The data:

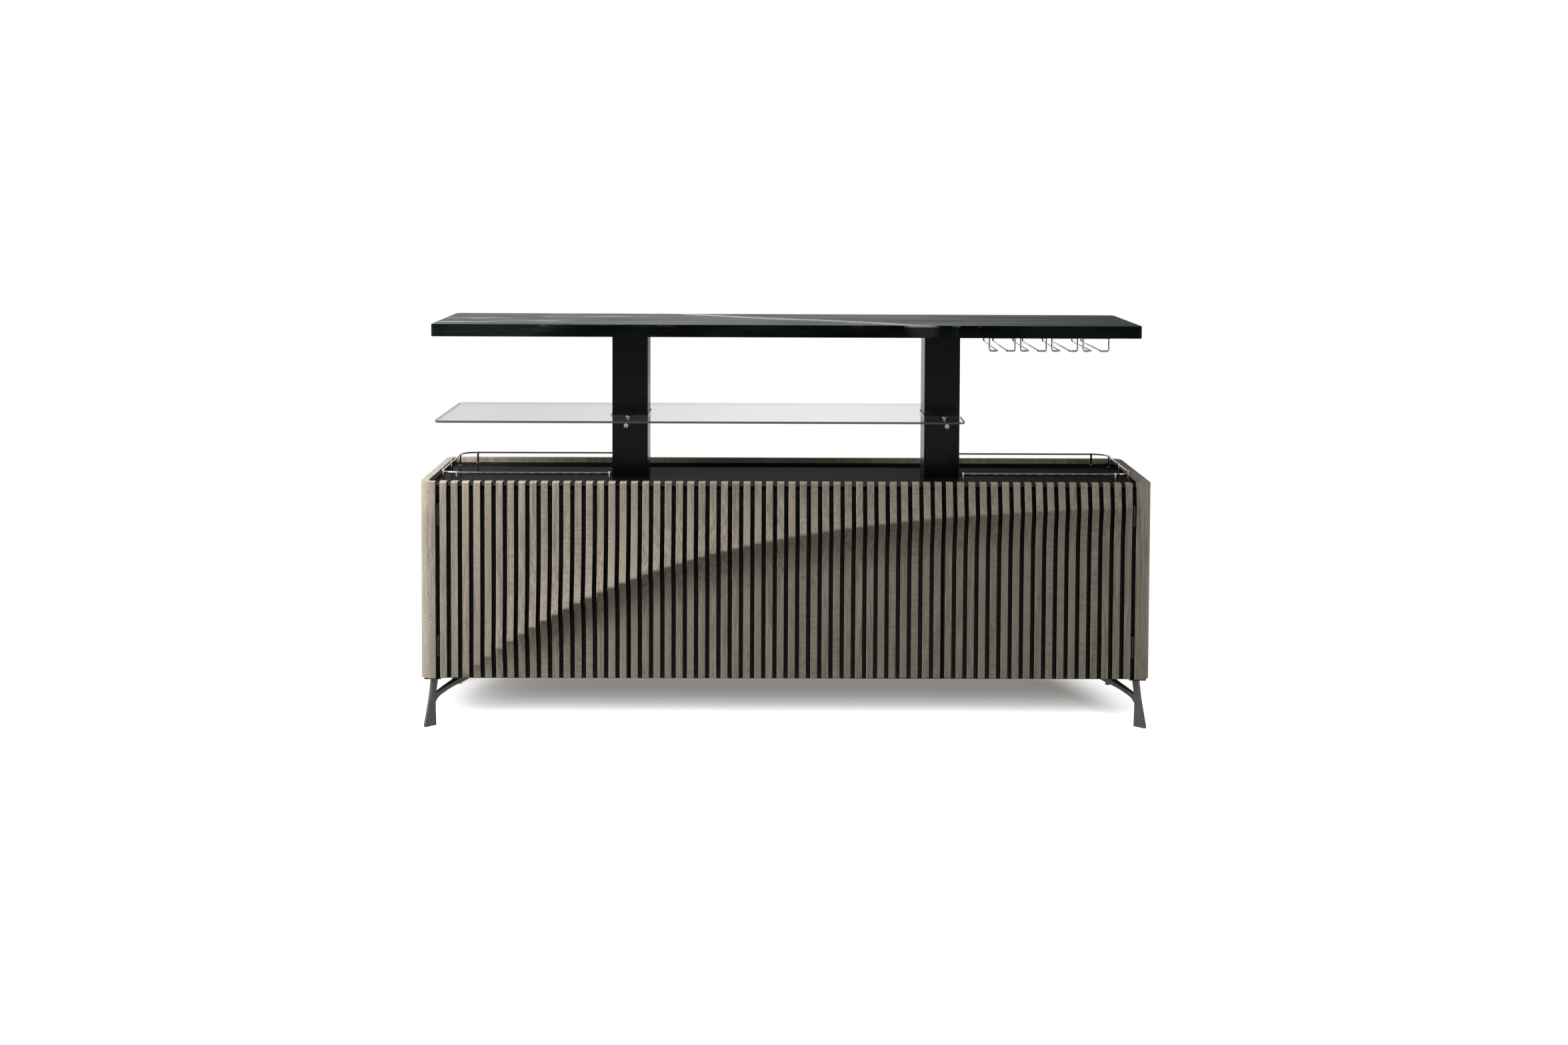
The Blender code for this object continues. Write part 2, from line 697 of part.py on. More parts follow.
def make_gallery_rails():
    front = Y_FRONT + RAIL_FRONT_SETBACK
    back = Y_FRONT + RAIL_BACK_SETBACK
    outer = HALF_WIDTH - RAIL_SIDE_INSET
    bend_x = outer - RAIL_BEND
    rail_z = DECK_TOP + RAIL_HEIGHT
    plan = (
        [(RAIL_END, front)]
        + arc((bend_x, front + RAIL_BEND), RAIL_BEND, 270, 360, 8)
        + arc((bend_x, back - RAIL_BEND), RAIL_BEND, 0, 90, 8)
        + [(RAIL_END, back)]
    )
    after_bend = RAIL_BEND + RAIL_POST_PAST_BEND
    posts = [
        (RAIL_END + POST_RADIUS, front),
        (bend_x, front),
        (outer, front + after_bend),
        (outer, (front + back) / 2),
        (outer, back - after_bend),
        (bend_x, back),
        (RAIL_END + POST_RADIUS, back),
    ]
    for side, word in ((-1, "left"), (1, "right")):
        rod = tube([(side * x, y, rail_z) for x, y in plan], RAIL_RADIUS)
        pieces = []
        for x, y in posts:
            spot = (side * x, y)
            foot_top = DECK_TOP + POST_FOOT_HEIGHT
            pieces.append(cylinder(spot, POST_RADIUS, DECK_TOP + FIT * 2, rail_z + 0.0005, sides=8))
            pieces.append(cylinder(spot, POST_FOOT_RADIUS, DECK_TOP + FIT, foot_top, sides=12))
        add(f"{word}_gallery_rail", join(rod, *pieces), CHROME)


def wire_path(side, middle):
    """One wire of a holder: down from the counter, in towards its pair, back, and up again."""
    riser = side * RISER_SPACING / 2
    track = side * WIRE_SPACING / 2
    front = COUNTER_FRONT + WIRE_SETBACK
    back = front + WIRE_LENGTH
    rail_z = COUNTER_LOW - WIRE_DROP
    strap_z = COUNTER_LOW - FIT - STRAP_THICKNESS / 2
    inward = -side
    path = [(riser, front, strap_z)]
    for turn in (0, 30, 60, 90):
        angle = math.radians(turn)
        x = riser + inward * WIRE_BEND * (1 - math.cos(angle))
        path.append((x, front, rail_z + WIRE_BEND * (1 - math.sin(angle))))
    for turn in (0, 30, 60, 90):
        angle = math.radians(turn)
        x = track - inward * WIRE_TURN * (1 - math.sin(angle))
        path.append((x, front + WIRE_TURN * (1 - math.cos(angle)), rail_z))
    for turn in (0, 30, 60, 90):
        angle = math.radians(turn)
        y = back - WIRE_BEND * (1 - math.sin(angle))
        path.append((track, y, rail_z + WIRE_BEND * (1 - math.cos(angle))))
    path.append((track, back, strap_z))
    return [(middle + x, y, z) for x, y, z in path]


def make_stemware_rack():
    front = COUNTER_FRONT + WIRE_SETBACK
    back = front + WIRE_LENGTH
    strap_z = (COUNTER_LOW - FIT - STRAP_THICKNESS, COUNTER_LOW - FIT)
    last_middle = COUNTER_WIDTH / 2 - HOLDER_END_INSET
    for number in range(HOLDER_COUNT):
        middle = last_middle - (HOLDER_COUNT - 1 - number) * HOLDER_PITCH
        pieces = [tube(wire_path(1, middle), WIRE_RADIUS)]
        for y, spacing in ((front, RISER_SPACING), (back, WIRE_SPACING)):
            half = spacing / 2 + WIRE_RADIUS + STRAP_THICKNESS
            pieces.append(
                block(
                    (middle - half, middle + half),
                    (y - STRAP_WIDTH / 2, y + STRAP_WIDTH / 2),
                    strap_z,
                )
            )
        wire = tube(wire_path(-1, middle), WIRE_RADIUS)
        add(f"stemware_holder_{number + 1}", join(wire, *pieces), CHROME)


def hinge_leaf(side, middle_z, on_door):
    """One leaf of a butt hinge in the gap between a post and the first slat."""
    axis_x = side * HINGE_X
    outward = side if not on_door else -side
    leaf_face = SLAT_GAP / 2 - FIT
    leaf_x = tuple(sorted((axis_x + outward * leaf_face, axis_x + outward * (leaf_face - LEAF))))
    low = middle_z - HINGE_LENGTH / 2
    knuckle = HINGE_LENGTH / 3
    plate = block(leaf_x, (HINGE_Y - LEAF, Y_FRONT + SHELL_WALL - FIT), (low, low + HINGE_LENGTH))
    pieces = []
    for number in ((0, 2) if on_door else (1,)):
        z_range = (low + number * knuckle + KNUCKLE_GAP / 2, low + (number + 1) * knuckle - KNUCKLE_GAP / 2)
        pieces.append(cylinder((axis_x, HINGE_Y), KNUCKLE_RADIUS, *z_range))
        tab_x = tuple(sorted((axis_x, axis_x + outward * (leaf_face - LEAF / 2))))
        tab_y = (HINGE_Y + PIN_RADIUS / 4, HINGE_Y + KNUCKLE_RADIUS - PIN_RADIUS / 4)
        pieces.append(block(tab_x, tab_y, z_range))
    leaf = join(plate, *pieces)
    pin_z = (low + KNUCKLE_GAP, low + HINGE_LENGTH - KNUCKLE_GAP)
    if on_door:
        bore = cylinder(
            (axis_x, HINGE_Y), PIN_RADIUS + PIN_PLAY, low - knuckle, low + HINGE_LENGTH + knuckle
        )
        return cut(leaf, bore)
    return join(leaf, cylinder((axis_x, HINGE_Y), PIN_RADIUS, *pin_z, sides=ROUND_SIDES))


def make_doors():
    for side, word in ((-1, "left"), (1, "right")):
        first = 0 if side < 0 else SLAT_COUNT - DOOR_SLATS
        add(f"{word}_door_slats", slat_front(first, first + DOOR_SLATS - 1), WOOD)
        panel = block(
            side_range(side, SPLIT_X + DOOR_GAP / 2, HINGE_X + PANEL_LAP),
            (PANEL_FRONT, PANEL_BACK),
            (FRONT_LOW, PANEL_TOP),
        )
        add(f"{word}_door_panel", panel, BLACK_BOARD)
        heights = (("lower", BODY_LOW + HINGE_FROM_END), ("upper", BODY_TOP - HINGE_FROM_END))
        for place, height in heights:
            add(f"{word}_{place}_hinge_post_leaf", hinge_leaf(side, height, False), BLACK_METAL)
            add(f"{word}_{place}_hinge_door_leaf", hinge_leaf(side, height, True), BLACK_METAL)


def channel(side, x_back, depth, height, level):
    """A runner member: a C in section whose open side faces away from x_back, towards depth."""
    metal = RUNNER_METAL
    outline = [
        (x_back, level - height / 2),
        (x_back + depth, level - height / 2),
        (x_back + depth, level - height / 2 + metal),
        (x_back + math.copysign(metal, depth), level - height / 2 + metal),
        (x_back + math.copysign(metal, depth), level + height / 2 - metal),
        (x_back + depth, level + height / 2 - metal),
        (x_back + depth, level + height / 2),
        (x_back, level + height / 2),
    ]
    y_range = (CARCASS_FRONT, CARCASS_FRONT + RUNNER_LENGTH)
    return prism(mirrored(outline, side), *y_range, axis="y")


def make_drawer():
    first = DOOR_SLATS
    add("drawer_slats", slat_front(first, SLAT_COUNT - DOOR_SLATS - 1), WOOD)
    half_front = SPLIT_X - DOOR_GAP / 2
    panel = block((-half_front, half_front), (PANEL_FRONT, PANEL_BACK), (FRONT_LOW, PANEL_TOP))
    add("drawer_front_panel", panel, BLACK_BOARD)

    box_half = DIVIDER_INNER - RUNNER_SPACE
    box_front = PANEL_BACK + FIT
    box_back = box_front + DRAWER_BOX_DEPTH
    bottom_low = FLOOR_TOP + DRAWER_LIFT
    sides_low = bottom_low + DRAWER_BOTTOM + FIT
    sides_top = sides_low + DRAWER_SIDE_HEIGHT
    bottom = block(
        (-box_half, box_half), (box_front, box_back), (bottom_low, bottom_low + DRAWER_BOTTOM)
    )
    add("drawer_bottom", bottom, INNER_WOOD)
    back = block(
        (DRAWER_SIDE + FIT - box_half, box_half - DRAWER_SIDE - FIT),
        (box_back - DRAWER_SIDE, box_back),
        (sides_low, sides_top),
    )
    add("drawer_back", back, INNER_WOOD)

    level = bottom_low + RUNNER_LEVEL
    for side, word in ((-1, "left"), (1, "right")):
        wall = block(
            side_range(side, box_half - DRAWER_SIDE, box_half),
            (box_front, box_back),
            (sides_low, sides_top),
        )
        add(f"{word}_drawer_side", wall, INNER_WOOD)
        step = RUNNER_METAL + RUNNER_PLAY
        outer_back = DIVIDER_INNER - FIT
        inner_back = box_half + FIT
        flange_end = inner_back + step
        outer = channel(side, outer_back, flange_end - outer_back, RUNNER_HEIGHT, level)
        add(f"{word}_runner_outer", outer, STEEL)
        middle_height = RUNNER_HEIGHT - 2 * step
        middle_back = outer_back - step
        middle = channel(side, middle_back, flange_end - middle_back, middle_height, level)
        add(f"{word}_runner_middle", middle, STEEL)
        inner = channel(
            side, inner_back, middle_back - step - inner_back, middle_height - 2 * step, level
        )
        add(f"{word}_runner_inner", inner, STEEL)


for old in list(bpy.data.objects):
    bpy.data.objects.remove(old)

WOOD = material("ash_greige", (0.33, 0.29, 0.23), 0.55)
INNER_WOOD = material("ash_inner", (0.30, 0.27, 0.22), 0.6)
BLACK_BOARD = material("black_board", (0.012, 0.012, 0.012), 0.5)
BLACK_GLASS = material("black_glass", (0.012, 0.012, 0.012), 0.08)
BLACK_METAL = material("black_metal", (0.012, 0.013, 0.013), 0.45, metallic=0.2)
BLACK_PLASTIC = material("black_plastic", (0.02, 0.02, 0.02), 0.5)
CAST_METAL = material("cast_anthracite", (0.065, 0.065, 0.057), 0.45, metallic=0.7)
DARK_STONE = material("dark_stone", (0.03, 0.04, 0.038), 0.3)
CLEAR_GLASS = material("clear_glass", (0.95, 0.97, 0.96), 0.02, alpha=0.3, transmission=0.9)
CHROME = material("chrome", (0.75, 0.75, 0.75), 0.12, metallic=1.0)
STEEL = material("zinc_steel", (0.55, 0.55, 0.56), 0.35, metallic=1.0)

make_body()
make_legs()
make_columns()
make_glass_shelf()
make_counter()
make_gallery_rails()
make_stemware_rack()
make_doors()
make_drawer()
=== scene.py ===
"""Bar sideboard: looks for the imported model, matched to the photograph. Metres, +Z up, front towards -Y."""

import json
import math

import bmesh
import bpy
from mathutils import Matrix, Vector

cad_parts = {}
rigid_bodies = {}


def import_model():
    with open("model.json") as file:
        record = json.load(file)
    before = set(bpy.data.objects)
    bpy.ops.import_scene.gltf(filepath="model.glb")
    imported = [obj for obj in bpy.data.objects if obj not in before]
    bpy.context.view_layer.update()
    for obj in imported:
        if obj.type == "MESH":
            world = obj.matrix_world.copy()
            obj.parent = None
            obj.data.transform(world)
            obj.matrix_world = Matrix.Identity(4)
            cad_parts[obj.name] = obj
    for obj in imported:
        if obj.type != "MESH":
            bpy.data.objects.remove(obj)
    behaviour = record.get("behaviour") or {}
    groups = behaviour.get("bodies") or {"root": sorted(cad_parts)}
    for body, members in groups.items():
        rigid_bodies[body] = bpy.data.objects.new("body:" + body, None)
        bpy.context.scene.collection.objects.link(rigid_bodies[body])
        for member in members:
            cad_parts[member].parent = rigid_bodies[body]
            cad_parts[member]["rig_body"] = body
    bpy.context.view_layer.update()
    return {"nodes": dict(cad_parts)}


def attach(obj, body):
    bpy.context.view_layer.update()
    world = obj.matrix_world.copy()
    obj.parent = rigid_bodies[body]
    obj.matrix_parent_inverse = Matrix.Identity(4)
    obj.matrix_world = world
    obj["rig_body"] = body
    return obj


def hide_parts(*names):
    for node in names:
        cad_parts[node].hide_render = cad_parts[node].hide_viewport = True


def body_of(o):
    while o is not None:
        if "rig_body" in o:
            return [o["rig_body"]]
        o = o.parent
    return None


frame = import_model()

# Camera at the photograph's place and turn: a little left of the middle, 1.49 m up, looking down by
# 2.9 degrees. The shift keeps the uprights as near to parallel as the photograph shows them.
camera = bpy.data.objects.new("camera", bpy.data.cameras.new("camera"))
bpy.context.scene.collection.objects.link(camera)
camera_place, lens, sensor, shift_up = (-0.0575, -5.8411, 1.4891), 47.43, 36, -0.15
yaw, pitch, roll = 0.00865, -0.04994, 0.00414
ahead = Vector((math.sin(yaw) * math.cos(pitch), math.cos(yaw) * math.cos(pitch), math.sin(pitch)))
level_right = Vector((math.cos(yaw), -math.sin(yaw), 0))
level_up = level_right.cross(ahead)
right = level_right * math.cos(roll) + level_up * math.sin(roll)
up = level_up * math.cos(roll) - level_right * math.sin(roll)
turn = Matrix((right, up, -ahead)).transposed().to_4x4()
camera.matrix_world = Matrix.Translation(camera_place) @ turn
camera.data.lens = lens
camera.data.sensor_width = sensor
camera.data.shift_y = shift_up
bpy.context.scene.camera = camera
bpy.context.scene.view_settings.view_transform = "Standard"


# World: soft, slightly warm studio light from all round. The camera sees plain white, and metal and glass
# see a white backdrop behind the piece and above it, which dims to the right, and a dark room in front.
def add_node(tree, kind, values=None, **settings):
    """A shader node. A value that is another node's output becomes a link."""
    made = tree.nodes.new(kind)
    for key, setting in settings.items():
        setattr(made, key, setting)
    for socket, value in (values or {}).items():
        if isinstance(value, bpy.types.NodeSocket):
            tree.links.new(value, made.inputs[socket])
        else:
            made.inputs[socket].default_value = value
    return made


def maths(tree, operation, *values):
    return add_node(tree, "ShaderNodeMath", dict(enumerate(values)), operation=operation).outputs[0]


def vectors(tree, operation, *values):
    return add_node(tree, "ShaderNodeVectorMath", dict(enumerate(values)), operation=operation).outputs[0]


def soft_range(tree, value, low, high, start=0.0, end=1.0):
    values = {0: value, 1: low, 2: high, 3: start, 4: end}
    return add_node(tree, "ShaderNodeMapRange", values, interpolation_type="SMOOTHSTEP").outputs[0]


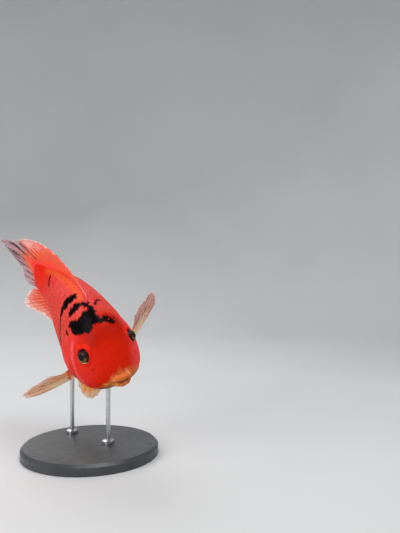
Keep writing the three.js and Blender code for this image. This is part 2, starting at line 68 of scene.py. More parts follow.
LENGTH = 150.0
SECTIONS = np.array([
    [0, 2.2, -3.2, 5.4, -0.6],
    [3, 8.4, -9.6, 12.0, -1.6],
    [10, 17.4, -19.4, 20.6, -3.4],
    [20, 27.2, -28.0, 26.4, -5.2],
    [32, 34.4, -33.4, 29.6, -6.0],
    [48, 39.8, -36.6, 31.0, -5.6],
    [70, 42.1, -37.0, 27.8, -2.6],
    [90, 40.4, -33.6, 23.8, -0.2],
    [112, 34.6, -25.4, 17.0, 2.0],
    [132, 26.4, -17.2, 9.8, 3.4],
    [150, 21.6, -14.2, 3.6, 4.0],
])
HEAD_POWER = 1.9
TRUNK_POWER = 1.55
BELLY_POWER = 2.5
POWER_FROM, POWER_TO = 18, 55
SNOUT_CAP = 1.0
TAIL_CAP = 0.72

# The bend of the spine and the pose

BEND_FROM = 70
BEND_LENGTH = 80
BEND_RUN_ON = 1.6
BEND_TO_RIGHT = 0.407
BEND_UP = 0.138
BEND_ROLL = -0.022
SNOUT_PLACE = np.array([34, -39.5, 73.8])
POSE = np.array([
    [0.54182, 0.84038, 0.01402],
    [-0.63093, 0.41770, -0.65380],
    [-0.55529, 0.34539, 0.75654],
])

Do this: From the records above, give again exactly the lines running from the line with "cad_parts[node].hide_render = cad_parts[node].hide_viewport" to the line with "frame = import_model()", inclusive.

Final result:
        cad_parts[node].hide_render = cad_parts[node].hide_viewport = True


def body_of(o):
    while o is not None:
        if "rig_body" in o:
            return [o["rig_body"]]
        o = o.parent
    return None


frame = import_model()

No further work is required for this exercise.